Another weakness of our analysis is the assumed impotence of homeopathic ultramolecular dilutions. Many proposed mechanisms of action for ultramolecular dilutions have been published, including but not limited to molecular clustering (Samal & Geckeler, 2001), oscillatory effects (Hyland & Lewith, 2002), non-local quantum effects (Weingartner, 2005), and nanobubble-induced superstructures (Demangeat, 2018). However, proposed mechanisms of action for such dilutions are either implausible within the framework of currently known physical laws or would require fundamental revisions to basic sciences such as Biochemistry or Physics (Sehon & Stanley, 2010; Grimes, 2012). Presently, the claimed efficacy of ultramolecular dilutions is discordant with fundamental scientific concepts (National Center for Complementary and Integrative Health, 2018).

Only homeopathy studies were included in the current analysis. There may be heterogeneity in statistical methods among academic fields, limiting the external validity of our analysis. In addition, homeopathy studies may be more likely to have fundamental methodological flaws than other studies. The quality of homeopathic clinical trials is often low (Mathie et al., 2017). We have found several significant flaws in the papers included in our study. Naudé, Stephanie Couchman & Maharaj (2010) perform a Kruskal–Wallis analysis of hours slept, but do not indicate that they ranked the sleep data of the participant. In addition, their second figure indicates values ranging from 32–45 as the total hours of sleep for the treatment and placebo groups, but neither indicate if they are reporting the mean or median hours nor how the reported values relate to the Kruskal–Wallis test indicated in the footnote. Frass, Linkesch & Banyai (2005) report a Kruskal–Wallis analysis of a between-groups categorical variable in Table 3; however, valid tests of proportion result in a value similar to their result. Tveiten & Bruset (2003) do not report the means or a measure of variance for the treatment and placebo groups. In addition, the methods section refers to the Wilcoxon rank-sum test as an analysis of the mean difference between groups. They may have intended to refer to the mean rank difference rather than the mean difference. Reproduction of our findings in other research fields would significantly strengthen our conclusions, but studies of null effects may not exist in other fields.

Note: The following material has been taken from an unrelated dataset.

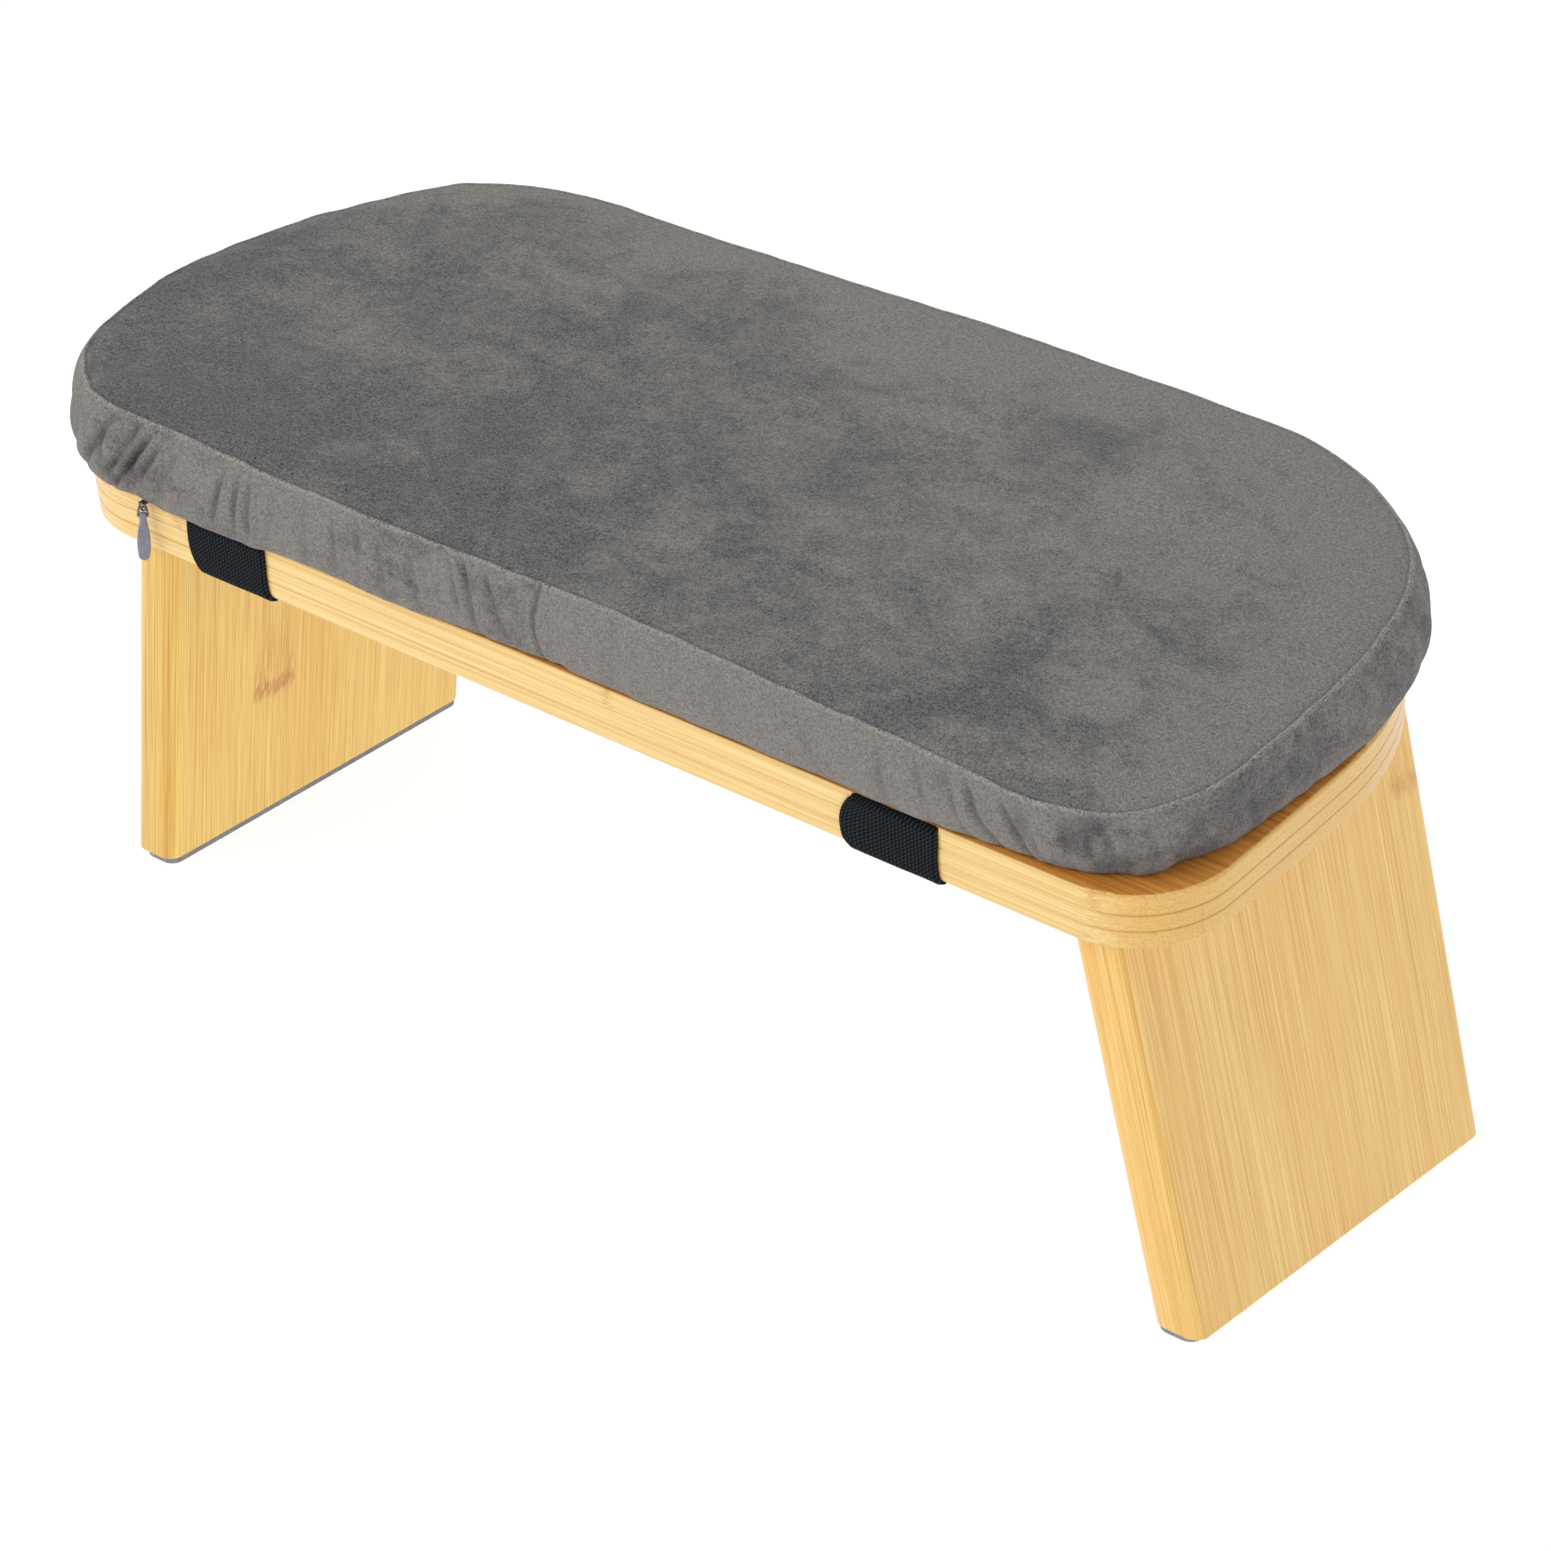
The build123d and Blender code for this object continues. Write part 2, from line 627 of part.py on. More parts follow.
outer_edge, glue_edge = (fillet, EDGE_R), (chamfer, GLUE_BEVEL)
bottom_ply = make_ply(0, PLY_BOTTOM, glue_edge, outer_edge)
core_ply = make_ply(PLY_BOTTOM, PLY_CORE, glue_edge, glue_edge)
save("seat_bottom_ply", drill_both_sides(bottom_ply, seat_holes))
save("seat_core_ply", drill_both_sides(core_ply, seat_holes))
save("seat_top_ply", make_ply(PLY_BOTTOM + PLY_CORE, PLY_TOP, outer_edge, glue_edge))

strap_shell = strap_block(STRAP_OFF + STRAP_T) - strap_block(STRAP_OFF)
for hand, strap_x in STRAP_X.items():
    save(hand + "_elastic_strap", make_strap(strap_shell, strap_x))

save("cushion_foam", make_foam())
save("cover_top_panel", slab(cushion_face(TOP_PANEL_Z, 0.0), COVER_T))
save("cover_bottom_panel", make_bottom_panel())
save("cover_side_band", make_side_band())

save("zip_tapes", *make_tapes())
save("zip_coils", make_coil(-1), make_coil(1))
save("zip_end_stops", make_end_stop(ZIP_X0 + STOP_IN), make_end_stop(ZIP_X1 - STOP_IN))
save("zip_slider", make_slider())
save("zip_pull_link", make_pull_link())
save("zip_pull_tab", make_pull_tab())
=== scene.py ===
"""Folding bamboo seat with a zipped velvet cushion held on by two elastic straps.

The CAD row frame is in metres, z up.  Shapes are worked out in the seat frame, in mm: x to the
right along the board, y to the rear, z square to the board, zero on the board's underside.
"""
import json
import math
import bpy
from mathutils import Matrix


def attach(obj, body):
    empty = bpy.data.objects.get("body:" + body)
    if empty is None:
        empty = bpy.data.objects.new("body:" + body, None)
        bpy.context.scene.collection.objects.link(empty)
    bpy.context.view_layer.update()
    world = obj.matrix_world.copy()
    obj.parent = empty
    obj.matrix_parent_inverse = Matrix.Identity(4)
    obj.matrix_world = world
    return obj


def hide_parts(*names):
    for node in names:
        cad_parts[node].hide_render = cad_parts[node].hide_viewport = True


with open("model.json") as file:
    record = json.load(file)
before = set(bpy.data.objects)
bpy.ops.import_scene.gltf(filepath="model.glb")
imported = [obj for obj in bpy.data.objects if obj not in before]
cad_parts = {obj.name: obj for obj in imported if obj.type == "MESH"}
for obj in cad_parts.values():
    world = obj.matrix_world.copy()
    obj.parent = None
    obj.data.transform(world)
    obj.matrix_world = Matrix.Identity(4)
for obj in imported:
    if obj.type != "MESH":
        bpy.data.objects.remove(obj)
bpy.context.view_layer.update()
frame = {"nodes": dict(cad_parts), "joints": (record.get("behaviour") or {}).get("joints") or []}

from fnmatch import fnmatchcase

import bmesh
import bpy
import numpy as np
from mathutils import Matrix, Vector

NODES = frame["nodes"]

# ------------------------------------------------------------------
# Seat frame
# ------------------------------------------------------------------
FOLD = next(joint for joint in frame["joints"] if joint["name"] == "right_leg_fold")
TILT = math.atan2(FOLD["axis"][2], FOLD["axis"][1])
COS_TILT, SIN_TILT = math.cos(TILT), math.sin(TILT)
PIN_DROP = 3.0                           # the fold pin runs this far under the board
PIN = [v * 1000.0 for v in FOLD["pos_m"]]
ORIGIN = np.array([0.0, PIN[1] - PIN_DROP * SIN_TILT, PIN[2] + PIN_DROP * COS_TILT])
SPLAY = math.radians(10.79)              # lean of a leg
LEG_INNER = 187.96 * math.cos(SPLAY)     # inner face of a leg, along the leg's own normal
PLY_JOINTS = (6.9, 13.0)                 # heights of the board's two glue lines

# rows are the local axes: along the grain, across it, through the thickness
SEAT_AXES = Matrix(((1, 0, 0), (0, COS_TILT, SIN_TILT), (0, -SIN_TILT, COS_TILT)))


def leg_axes(side):
    """Down the leg, front to rear, inner to outer; side is -1 for left, 1 for right."""
    to_row = SEAT_AXES.transposed()
    down = to_row @ Vector((side * math.sin(SPLAY), 0, -math.cos(SPLAY)))
    outward = to_row @ Vector((side * math.cos(SPLAY), 0, math.sin(SPLAY)))
    return Matrix((down, outward.cross(down), outward))


def to_row_frame(points):
    """Seat frame, mm -> row frame, m."""
    x, y, z = points.T
    return np.stack([
        x + ORIGIN[0],
        y * COS_TILT - z * SIN_TILT + ORIGIN[1],
        y * SIN_TILT + z * COS_TILT + ORIGIN[2],
    ], 1) / 1000.0


# ------------------------------------------------------------------
# Curves and noise
# ------------------------------------------------------------------
def ease(start, end, x):
    """Smooth step from 0 at start to 1 at end."""
    t = np.clip((x - start) / (end - start), 0, 1)
    return t * t * (3 - 2 * t)


def bell(x, width):
    return np.exp(-0.5 * (x / width) ** 2)


def ring_filter(values, weights):
    """Weighted running mean round a closed line."""
    reach = len(weights) // 2
    closed = np.concatenate([values[-reach:], values, values[:reach]])
    return np.convolve(closed, weights / weights.sum(), "valid")


def value_noise(x, y, seed, period=None):
    """Value noise with cells of size 1 and smooth steps; period wraps x."""
    cell_x, cell_y = np.floor(x).astype(int), np.floor(y).astype(int)
    part_x, part_y = x - cell_x, y - cell_y
    part_x, part_y = (t * t * t * (t * (t * 6 - 15) + 10) for t in (part_x, part_y))

    def corner(column, line):
        if period:
            column = np.mod(column, period)
        mixed = (column * 374761393 + line * 668265263 + seed * 1442695041) & 0xFFFFFFFF
        mixed = ((mixed ^ (mixed >> 13)) * 1274126177) & 0xFFFFFFFF
        mixed = mixed ^ (mixed >> 16)
        return mixed / 4294967295.0 * 2 - 1

    low, high = (
        corner(cell_x, line) * (1 - part_x) + corner(cell_x + 1, line) * part_x
        for line in (cell_y, cell_y + 1)
    )
    return low * (1 - part_y) + high * part_y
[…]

Given the inherent difficulties noted in testing p-curve from the published literature, analysis of p-curve’s accuracy remains most suited to the domain of statistical simulations. It is important, however, to confirm that simulations match reality, particularly when human behavior is simulated. Our real-world analysis closely matches simulated p-curve results, supporting both the accuracy of p-curve simulations and the accuracy of p-curve results.

## Conclusions

P-curve accurately detects the lack of evidential value in a set of significant results obtained for homeopathic ultramolecular dilutions. Our results suggest that p-curve accurately detects when sets of significant results lack evidential value. Reproductions of our analysis in other research fields and with effects known to exist are important but present significant conceptual difficulties.

Although we designated a sample size of 20, there were only a total of 19 studies that met our inclusion criteria among the CORE-hom search results, making the predesignated sample size superfluous.